▸ WRITTEN TASK
Pick out every line holding the string "from" and copy it.

* * *

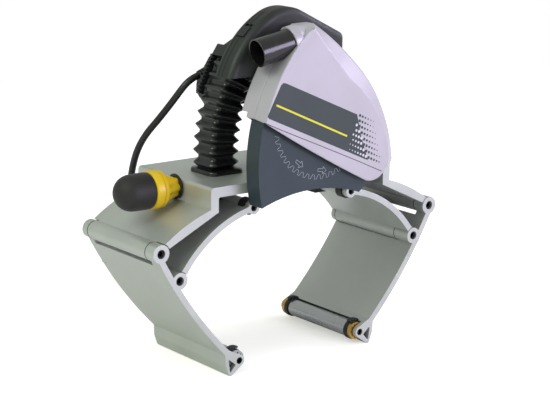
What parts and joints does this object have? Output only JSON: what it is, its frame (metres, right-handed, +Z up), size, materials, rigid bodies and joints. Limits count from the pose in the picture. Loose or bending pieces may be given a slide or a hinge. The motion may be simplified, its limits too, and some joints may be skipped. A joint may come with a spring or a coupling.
{
  "type": "pipe saw",
  "caption": "Portable pipe saw: a hinged roller clamp carries a plunging motor unit with a guarded circular blade, loop handle, bellows, clamp knob and mains cord.",
  "frame": {"origin": "middle of the bounding box at the floor, without the free cord, its coil and its plug", "axes": "+X along the clamp screw away from its knob, +Y along the pipe towards the motor's rear, +Z up"},
  "size_m": [0.411, 0.4475, 0.4029],
  "materials": {
    "aluminium_profile": "satin anodised extrusion",
    "bracket_metal": "machined",
    "steel": "turned and ground",
    "nut_steel": "blackened",
    "blade_steel": "ground",
    "brass": "turned",
    "black_rubber": "moulded",
    "cord_jacket": "smooth jacket",
    "black_plastic": "fine texture",
    "gloss_black": "polished",
    "yellow_plastic": "fine texture",
    "guard_silver": "satin silver paint",
    "guard_grey": "satin dark grey paint",
    "housing_grey": "fine texture",
    "windings": "lacquered core"
  },
  "bodies": {
    "frame": {"frame_profile": "aluminium_profile", "pivot_bracket": "bracket_metal", "bracket_bolts": "steel", "pivot_pin": "steel", "outer_hinge_pins": "steel", "screw_bushes": "brass", "bellows": "black_rubber", "plunge_spring": "steel", "cord_run": "cord_jacket", "cord_coil": "cord_jacket", "plug": "black_plastic"},
    "screw": {"adjusting_screw": "steel", "knob_hub": "yellow_plastic", "knob_ring": "yellow_plastic", "knob_grip": "black_rubber"},
    "motor_unit": {"guard_front_cover": "guard_silver", "guard_rear_shell": "guard_silver", "guard_screws": "steel", "dust_tube": "gloss_black", "gear_housing": "housing_grey", "bearings": "steel", "motor_can": "housing_grey", "stator": "windings", "brush_holders": "black_plastic", "motor_rear_cover": "housing_grey", "handle_front": "housing_grey", "handle_rear": "housing_grey", "power_switch": "black_plastic", "cord_boot": "black_rubber"},
    "lower_guard": {"lower_guard": "guard_grey"},
    "spindle": {"spindle": "steel", "spindle_gear": "steel", "blade": "blade_steel", "blade_flanges": "steel", "blade_bolt": "steel"},
    "intermediate_gears": {"intermediate_gears": "steel"},
    "armature": {"armature_shaft": "steel", "armature_core": "windings"},
    "trigger": {"trigger": "black_plastic"},
    "lock_lever": {"lock_lever": "black_plastic"},
    "left_jaw": {"left_jaw": "aluminium_profile", "left_inner_hinge_pin": "steel", "left_lower_axle": "steel"},
    "left_link": {"left_link": "aluminium_profile"},
    "left_upper_roller": {"left_upper_axle": "steel", "left_upper_rollers": "black_rubber"},
    "left_lower_roller": {"left_roller_tube": "steel", "left_roller_rings": "black_rubber", "left_roller_bushes": "brass"},
    "left_nut": {"left_nut_block": "nut_steel"},
    "right_jaw": {"right_jaw": "aluminium_profile", "right_inner_hinge_pin": "steel", "right_lower_axle": "steel"},
    "right_link": {"right_link": "aluminium_profile"},
    "right_upper_roller": {"right_upper_axle": "steel", "right_upper_rollers": "black_rubber"},
    "right_lower_roller": {"right_roller_tube": "steel", "right_roller_rings": "black_rubber", "right_roller_bushes": "brass"},
    "right_nut": {"right_nut_block": "nut_steel"}
  },
  "joints": [
    {"name": "left_jaw_hinge", "type": "hinge", "parent": "frame", "child": "left_jaw", "pos_m": [-0.1908, 0.018, 0.1544], "axis": [0, 1, 0], "range_deg": [-30, 31]},
    {"name": "left_link_hinge", "type": "hinge", "parent": "left_jaw", "child": "left_link", "pos_m": [-0.1667, 0.018, 0.1208], "axis": [0, 1, 0], "range_deg": [-38.4, 37.2]},
    {"name": "left_upper_roller_spin", "type": "hinge", "parent": "left_link", "child": "left_upper_roller", "pos_m": [-0.0678, 0.018, 0.188], "axis": [0, 1, 0], "continuous": true},
    {"name": "left_lower_roller_spin", "type": "hinge", "parent": "left_jaw", "child": "left_lower_roller", "pos_m": [-0.0862, 0.018, 0.0158], "axis": [0, 1, 0], "continuous": true},
    {"name": "left_nut_slide", "type": "slide", "parent": "frame", "child": "left_nut", "axis": [-1, 0, 0], "range_m": [-0.02505, 0.0259]},
    {"name": "right_jaw_hinge", "type": "hinge", "parent": "frame", "child": "right_jaw", "pos_m": [0.1952, 0.018, 0.1544], "axis": [0, -1, 0], "range_deg": [-30.2, 31.2]},
    {"name": "right_link_hinge", "type": "hinge", "parent": "right_jaw", "child": "right_link", "pos_m": [0.1711, 0.018, 0.1208], "axis": [0, -1, 0], "range_deg": [-38.4, 37.2]},
    {"name": "right_upper_roller_spin", "type": "hinge", "parent": "right_link", "child": "right_upper_roller", "pos_m": [0.0722, 0.018, 0.188], "axis": [0, 1, 0], "continuous": true},
    {"name": "right_lower_roller_spin", "type": "hinge", "parent": "right_jaw", "child": "right_lower_roller", "pos_m": [0.0906, 0.018, 0.0158], "axis": [0, 1, 0], "continuous": true},
    {"name": "right_nut_slide", "type": "slide", "parent": "frame", "child": "right_nut", "axis": [1, 0, 0], "range_m": [-0.02505, 0.0259]},
    {"name": "screw_turn", "type": "hinge", "parent": "frame", "child": "screw", "pos_m": [-0.126, 0.0128, 0.208], "axis": [1, 0, 0], "range_deg": [-1496.3, 1546]},
    {"name": "motor_plunge", "type": "hinge", "parent": "frame", "child": "motor_unit", "pos_m": [0.1052, -0.0254, 0.238], "axis": [0, -1, 0], "range_deg": [0, 22], "stiffness_Nm_per_rad": 14, "springref_deg": -37.24, "deforming": ["bellows", "plunge_spring", "cord_run"]},
    {"name": "lower_guard_retract", "type": "hinge", "parent": "motor_unit", "child": "lower_guard", "pos_m": [0.1052, -0.0602, 0.238], "axis": [0, 1, 0], "range_deg": [0, 20], "stiffness_Nm_per_rad": 0.4, "springref_deg": -28.65},
    {"name": "armature_spin", "type": "hinge", "parent": "motor_unit", "child": "armature", "pos_m": [0.0142, 0.0078, 0.325], "axis": [0, -1, 0], "continuous": true},
    {"name": "intermediate_spin", "type": "hinge", "parent": "motor_unit", "child": "intermediate_gears", "pos_m": [0.02712, -0.0322, 0.30016], "axis": [0, -1, 0], "continuous": true},
    {"name": "spindle_spin", "type": "hinge", "parent": "motor_unit", "child": "spindle", "pos_m": [0.0042, -0.0602, 0.2824], "axis": [0, -1, 0], "continuous": true},
    {"name": "trigger_pull", "type": "slide", "parent": "motor_unit", "child": "trigger", "axis": [-0.6753, 0, 0.7375], "range_m": [0, 0.004], "stiffness_N_per_m": 600, "springref_m": -0.002},
    {"name": "lock_lever_push", "type": "slide", "parent": "motor_unit", "child": "lock_lever", "axis": [0.7375, 0, 0.6753], "range_m": [0, 0.002], "stiffness_N_per_m": 800, "springref_m": -0.001}
  ],
  "couplings": [
    {"joint": "left_link_hinge", "follows": "left_jaw_hinge", "ratio": -1.23},
    {"joint": "left_nut_slide", "follows": "left_jaw_hinge", "m_per_rad": 0.0475},
    {"joint": "right_jaw_hinge", "follows": "left_jaw_hinge", "ratio": 1},
    {"joint": "right_link_hinge", "follows": "left_jaw_hinge", "ratio": -1.23},
    {"joint": "right_nut_slide", "follows": "left_jaw_hinge", "m_per_rad": 0.0475},
    {"joint": "screw_turn", "follows": "left_jaw_hinge", "ratio": 49.742},
    {"joint": "intermediate_spin", "follows": "armature_spin", "ratio": -0.27273},
    {"joint": "spindle_spin", "follows": "armature_spin", "ratio": 0.19251}
  ]
}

* * *

▸ CORRECT OUTPUT
What parts and joints does this object have? Output only JSON: what it is, its frame (metres, right-handed, +Z up), size, materials, rigid bodies and joints. Limits count from the pose in the picture. Loose or bending pieces may be given a slide or a hinge. The motion may be simplified, its limits too, and some joints may be skipped. A joint may come with a spring or a coupling.
  "frame": {"origin": "middle of the bounding box at the floor, without the free cord, its coil and its plug", "axes": "+X along the clamp screw away from its knob, +Y along the pipe towards the motor's rear, +Z up"},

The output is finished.